Par ailleurs, l’hypothèse d’une “révolte du FBI” dans l’affaire Clinton-emailgate n’est pas une narrative du seul Klein mais bien une hypothèse très sérieuse et largement évoquée depuis quelques mois : des démissions massives, à commencer par celle d’Eliot Ness-Comey, équivaudrait très largement, en termes de perception et donc de communication, à une inculpation d’Hillary, et l’on peut même avancer que l’effet serait encore plus grave. De telles démissions seraient en effet perçues comme “offensives”, à caractère politique, et donc mettant en cause les autorités politiques (par exemple, à l’image de certaines démissions qui, durant l’affaire du Watergate, affaiblirent décisivement Nixon). Non seulement, elle désignerait, toujours en termes de communication, Hillary Clinton comme quasiment-coupable, mais elle introduirait un formidable événement de déstabilisation au sein de l’appareil de sécurité nationale, avec une sorte de “dissidence du FBI” qui prendrait des allures s’apparentant à un “coup d’État”, ou à une tentative de “coup d’État” par défiance de l’autorité conformiste, et au cœur même de l’establishment, dans un moment de surchauffe presque paroxystique avec une campagne présidentielle à tendance aussi fortement insurrectionnelle. C’est non seulement le processus de l’élection, mais le Système lui-même qui serait menacé par un processus explosif de dissolution interne.
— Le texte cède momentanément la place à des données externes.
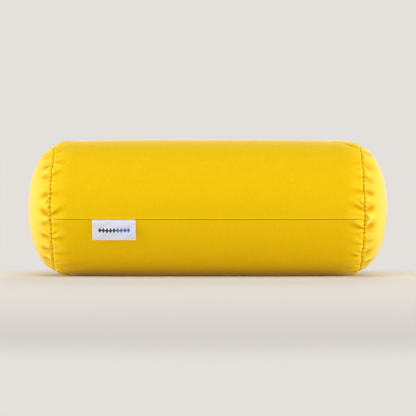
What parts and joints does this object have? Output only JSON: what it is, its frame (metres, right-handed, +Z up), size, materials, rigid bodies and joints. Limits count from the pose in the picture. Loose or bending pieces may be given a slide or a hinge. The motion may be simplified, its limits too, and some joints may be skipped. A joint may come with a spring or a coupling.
{
  "type": "bolster pillow",
  "caption": "Round bolster pillow with domed, gathered ends: a zipped stretch fabric cover over a bead-filled liner, with a small woven label in its lengthwise seam.",
  "frame": {"origin": "under the middle of the pillow, on the surface that it lies on", "axes": "+X along the bolster, away from the label's end; -Y towards the front, with the lengthwise seam and the label; +Z up"},
  "size_m": [0.4, 0.1536, 0.1515],
  "materials": {
    "cover_fabric": "smooth brushed stretch knit, bright yellow, matte with a soft sheen",
    "cover_thread": "spun polyester sewing thread, dyed to match",
    "label_ribbon": "satin-woven ribbon, cool white, blank but for a woven border",
    "zip_tape": "woven polyester tape, dyed to match",
    "zip_coil": "drawn nylon, dyed to match",
    "slider_metal": "die-cast zinc, lacquered",
    "liner_fabric": "fine white stretch knit",
    "liner_thread": "white sewing thread",
    "bead_fill": "loose white foam beads, read as one soft body"
  },
  "bodies": {
    "bolster": {"cover_side_panel": "cover_fabric", "cover_end_panel_left": "cover_fabric", "cover_end_panel_right": "cover_fabric", "cover_end_thread_left": "cover_thread", "cover_end_thread_right": "cover_thread", "cover_seam_thread_left": "cover_thread", "cover_seam_thread_right": "cover_thread", "woven_label_tail": "label_ribbon", "zip_tape_upper": "zip_tape", "zip_tape_lower": "zip_tape", "zip_coil_upper": "zip_coil", "zip_coil_lower": "zip_coil", "zip_bar_tack_left": "cover_thread", "zip_bar_tack_right": "cover_thread", "zip_stitching_upper": "cover_thread", "zip_stitching_lower": "cover_thread", "liner_side_panel": "liner_fabric", "liner_end_panel_left": "liner_fabric", "liner_end_panel_right": "liner_fabric", "liner_end_thread_left": "liner_thread", "liner_end_thread_right": "liner_thread", "liner_seam_thread": "liner_thread", "bead_fill": "bead_fill"},
    "label": {"woven_label": "label_ribbon"},
    "slider": {"zip_slider": "slider_metal"}
  },
  "joints": [
    {"name": "label_flap", "type": "hinge", "parent": "bolster", "child": "label", "pos_m": [-0.1, -0.07645, 0.06259], "axis": [-1, 0, 0], "range_deg": [0, 165]},
    {"name": "zip_slide", "type": "slide", "parent": "bolster", "child": "slider", "axis": [1, 0, 0], "range_m": [0, 0.183], "deforming": ["zip_coil_upper", "zip_coil_lower"]}
  ]
}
Ce que fait Klein est simplement d’apporter son estimation chronologique de l’événement. Si cette estimation est exacte ou indicatrice de la période de plus grande tension de l’emailgate, elle alimenterait dangereusement une possibilité de paroxysme en intervenant avant les conventions de désignation des candidats des deux principaux partis, dans la fièvre de batailles en cours Système versus antiSystème, autour de Trump et de Sanders.